В Государственном Кремлевском дворце фонд Любови Казарновской при поддержке правительства Москвы представил поп-шоу двух оперных певцов — местной сопрано Любови Казарновской и четвертого тенора мира Хосе Куры (Jose Cura). На концерте побывала ЕЛЕНА Ъ-ЧЕРЕМНЫХ.
Режиссура Дмитрия Бертмана легко узнавалась по звездочкам, развешанным на черном ажуре кулисных драпировок, резким лучам софитов, направленных в публику, и фалдам золотого занавеса на заднике, куда компьютерно проецировались то белые горошины, то палки-закорючки, то разлагающиеся из красного в синее цветовые пятна. Нарядное оформление, не раз использованное господином Бертманом в концертах Монсеррат Кабалье в "Гостином дворе", в Кремле воспринималось подсказкой. В том смысле, что все будет так скучно, что только оформительской мишурой и можно пустить пыль в глаза.
В глаза пустилось, правда, еще кое-что. На четверть заполненный партер, куда согнали публику с балкона и амфитеатра. И два видеоэкрана, транслировавшие крупные планы "суперзвезд", разглядывать которых надо было, поскольку слишком уж часто они поворачивались к публике тылом.
Выходя то поодиночке, то парой, Хосе Кура в черной рубахе навыпуск и Любовь Казарновская в ярких и смелых декольте задали какой-то цыганистый образ оперных певцов, прибитых друг к другу необъяснимой превратностью кочевой судьбы. Нечто цыгански-нахальное априори было уже в том, что госпожа Казарновская, как сообщал буклет, представляет тут своего коллегу Хосе Куру. Такое впечатление, что перед нами не местная знаменитость, а чисто не расстающаяся с Хосе Курой звезда аналогичного ему ранга.
Запоздало сообразив, во что он ввязался, Хосе Кура весь концерт уворачивался от навязчиво желавшей то приобнять его, а то и нескромно прильнуть сопрано-вамп. Что в потоке инсценируемых ею квазиоперных жестов привело, прямо скажем, к вопиющему контрасту. Ну как, скажите на милость, воспринимать финальный дуэт Аиды и Радамеса, если все септимы эфиопской принцессы, крикливые и фальшивые, буквально отталкивают от нее египетского военачальника. Да и в других общих с госпожой Казарновской номерах — терцете из "Трубадура" (за третьего тут вяло спел Андрей Батуркин), как и в финальном акте "Тоски", Хосе Кура все время провоцировал догадку, что происходят-то на сцене вовсе не вердиевско-пуччиниевские, а гоголевские страсти-мордасти. Прямо-таки Вий, защищающийся от ведьмачки спасительным "чур меня, чур".

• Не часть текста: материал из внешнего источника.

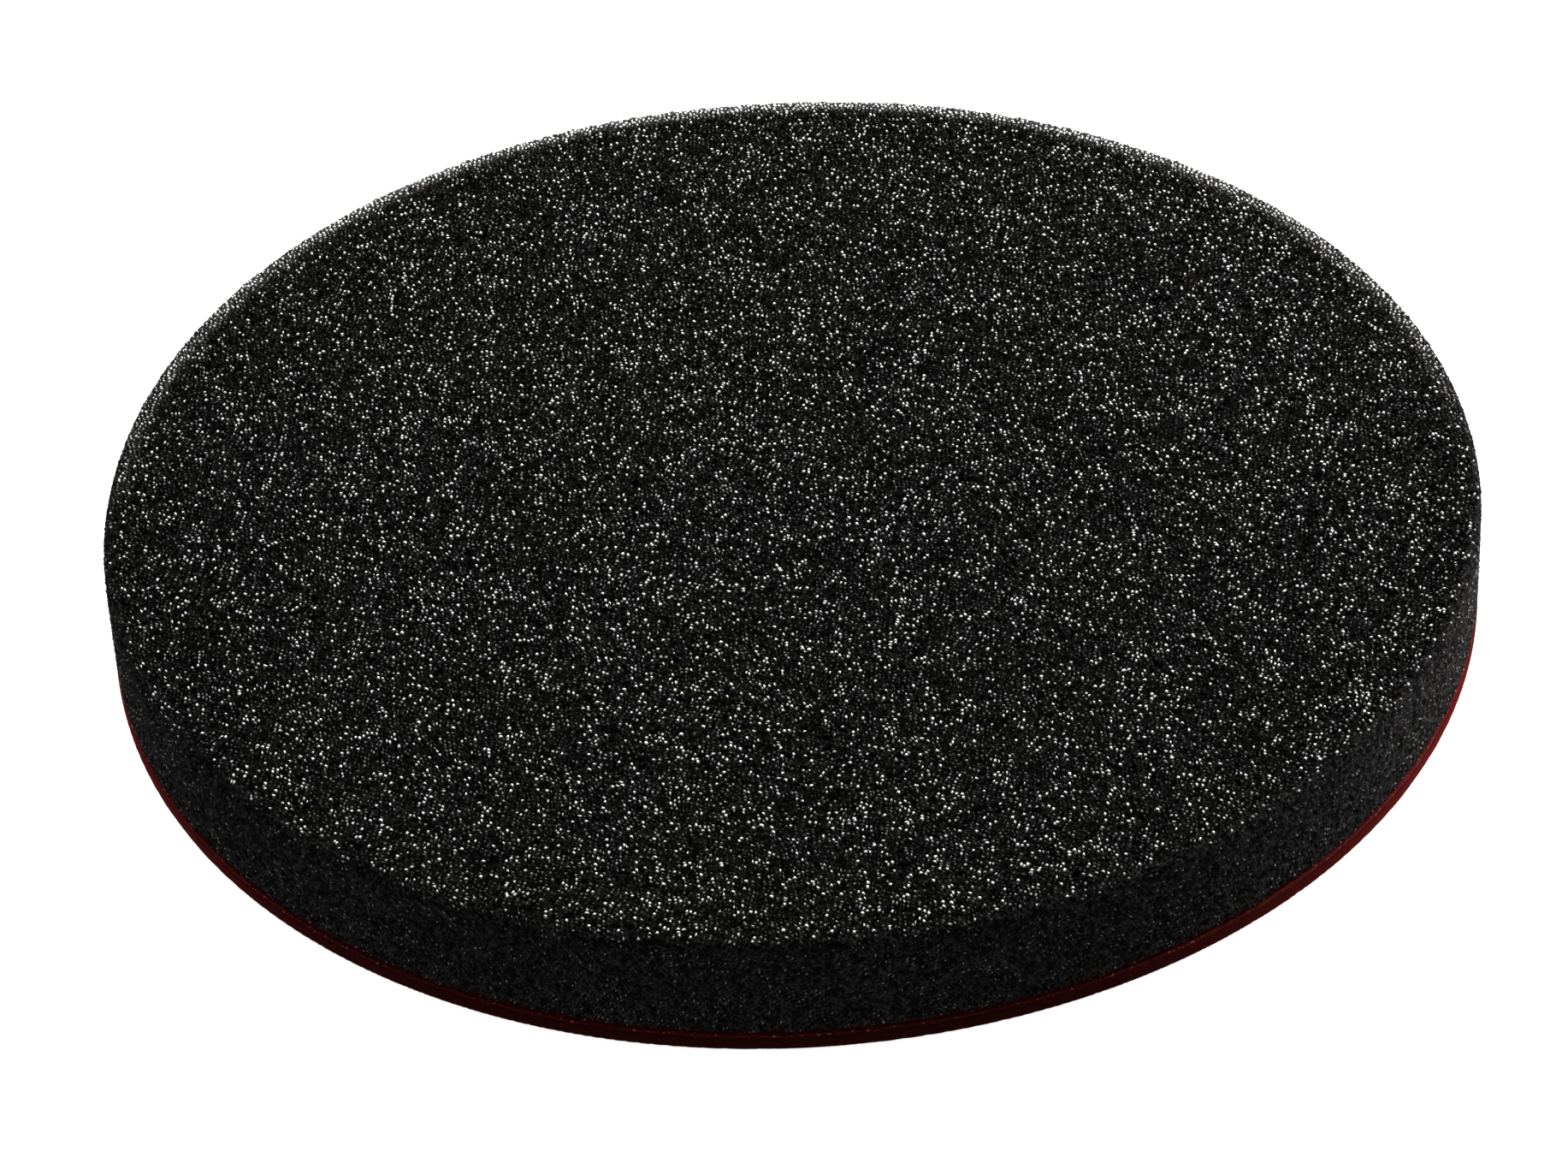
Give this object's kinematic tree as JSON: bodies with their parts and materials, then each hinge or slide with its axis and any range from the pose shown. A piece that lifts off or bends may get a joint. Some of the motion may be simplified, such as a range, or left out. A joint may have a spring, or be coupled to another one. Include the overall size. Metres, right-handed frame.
{
  "type": "polishing pad",
  "caption": "Flat round foam polishing pad with a black fine-pored foam face and a red hook-and-loop backing.",
  "frame": {"origin": "centre of the loop face on the underside, where a backing plate meets the pad", "axes": "+Z along the pad's axis, from the loop face to the working face; X and Y are interchangeable"},
  "size_m": [0.16, 0.16, 0.015],
  "materials": {
    "polyurethane_foam": "black open-cell polyurethane foam, fine pores, matte with small glints on the cell struts",
    "hot_melt_film": "dark hot-melt adhesive film",
    "knitted_nylon": "red warp-knitted nylon ground fabric, matte",
    "nylon_loops": "dark red brushed nylon loop pile, matte velour"
  },
  "bodies": {
    "root": {"foam_disc": "polyurethane_foam", "adhesive_film": "hot_melt_film", "loop_ground": "knitted_nylon", "loop_pile": "nylon_loops"}
  },
  "joints": []
}
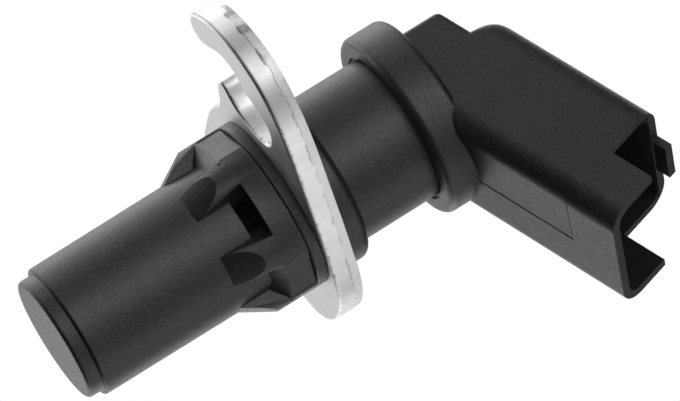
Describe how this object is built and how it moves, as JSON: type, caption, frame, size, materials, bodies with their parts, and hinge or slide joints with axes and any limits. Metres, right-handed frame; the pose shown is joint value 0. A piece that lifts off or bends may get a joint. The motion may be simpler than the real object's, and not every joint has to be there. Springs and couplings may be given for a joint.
{
  "type": "crankshaft position sensor",
  "caption": "Black plastic speed sensor with a round sensing nose, an angled plug shroud and a stamped steel bracket with a hooked bolt slot.",
  "frame": {"origin": "centre of the sensing face at the nose's tip", "axes": "+X along the body axis from the sensing face to the collar, +Z to the side that the plug shroud bends to, +Y across"},
  "size_m": [0.0744, 0.0521, 0.0534],
  "materials": {
    "black_nylon": "satin moulded black nylon with fine grain",
    "glass_filled_nylon": "satin glass-filled black nylon",
    "zinc_plated_steel": "bright zinc plating over stamped steel",
    "soft_iron": "plain turned soft iron",
    "sintered_magnet": "dark sintered magnet",
    "natural_nylon": "uncoloured nylon",
    "enamelled_copper": "enamelled copper wire",
    "winding_tape": "yellow winding tape",
    "potting_resin": "dark cast resin",
    "tinned_brass": "tinned brass",
    "seal_rubber": "matt black seal rubber"
  },
  "bodies": {
    "root": {"nose_housing": "black_nylon", "rear_housing": "glass_filled_nylon", "mounting_bracket": "zinc_plated_steel", "pole_piece": "soft_iron", "magnet": "sintered_magnet", "coil_bobbin": "natural_nylon", "coil_winding": "enamelled_copper", "winding_tape": "winding_tape", "potting_resin": "potting_resin", "coil_lead_1": "enamelled_copper", "coil_lead_2": "enamelled_copper", "terminal_1": "tinned_brass", "terminal_2": "tinned_brass", "spigot_seal": "seal_rubber"}
  },
  "joints": []
}
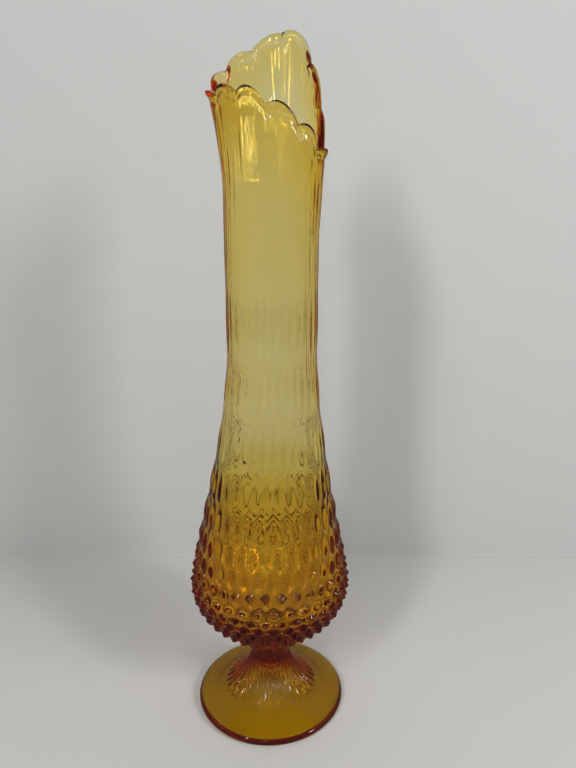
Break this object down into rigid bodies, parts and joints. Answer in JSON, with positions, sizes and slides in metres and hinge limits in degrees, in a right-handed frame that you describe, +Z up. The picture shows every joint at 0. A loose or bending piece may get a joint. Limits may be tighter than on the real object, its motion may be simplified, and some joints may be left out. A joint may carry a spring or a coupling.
{
  "type": "swung vase",
  "caption": "Tall footed vase of amber glass with a hobnail bowl, a ribbed neck drawn out by swinging, and a slanted scalloped lip.",
  "frame": {"origin": "centre of the ring that the foot stands on, in the plane of the table", "axes": "+Z up along the vase, -Y towards the low front of the lip that the picture shows, +X to its right"},
  "size_m": [0.108, 0.1076, 0.4402],
  "materials": {
    "amber_glass": "clear amber glass, fire-polished, smooth with faint drawn streaks in the neck"
  },
  "bodies": {
    "root": {"foot": "amber_glass", "stem": "amber_glass", "body": "amber_glass"}
  },
  "joints": []
}
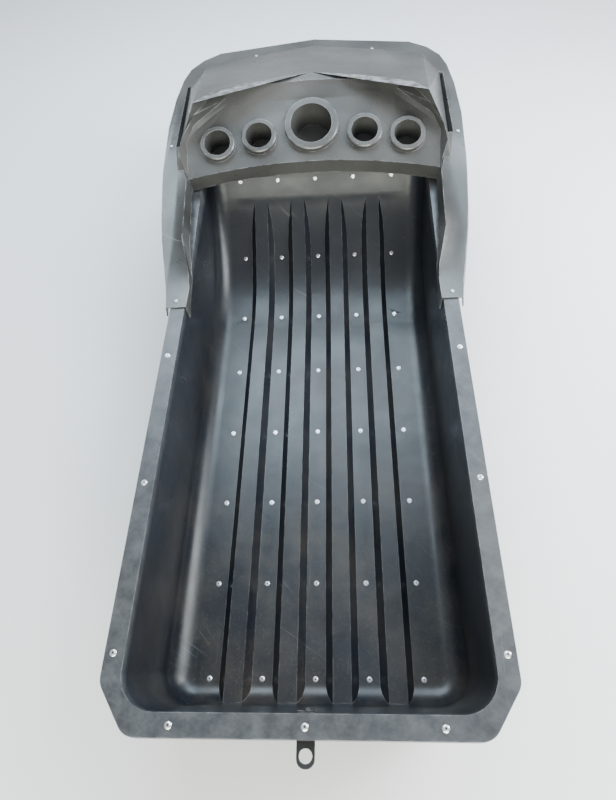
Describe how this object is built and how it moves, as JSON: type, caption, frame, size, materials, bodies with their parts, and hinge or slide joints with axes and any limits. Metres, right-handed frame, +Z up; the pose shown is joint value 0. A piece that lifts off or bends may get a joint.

Сам Хосе Кура пару раз и впрямь показал класс, насколько, конечно, это возможно в условиях пения в радиомикрофон (с постоянными тресками) и под действующий на нервы оркестр Владимира Зивы (с постоянно позорившейся флейтой). Первый раз это случилось, когда Хосе Кура на глазах воплотился в Каварадосси, присев у самого краешка сцены, чем убедительно изобразил себя пленником тюрьмы Кастель Сант Анджело (то есть взял как актер). Второй раз — когда пел арию Калафа Nessum Dorma, продемонстрировав помимо блестящего верхнего "си" и неправильного произношения (dorna вместо dorma) колоссальную артистическую выдержку. В том смысле, что певец не остановился, когда оркестр в первой же фразе разошелся с ним чуть ли не в целый такт. Впрочем, эту арию Хосе Кура спел бы и с закрытыми глазами. А вот принимать с закрытыми глазами приглашения Любови Казарновской, подозреваю, уже никогда не будет.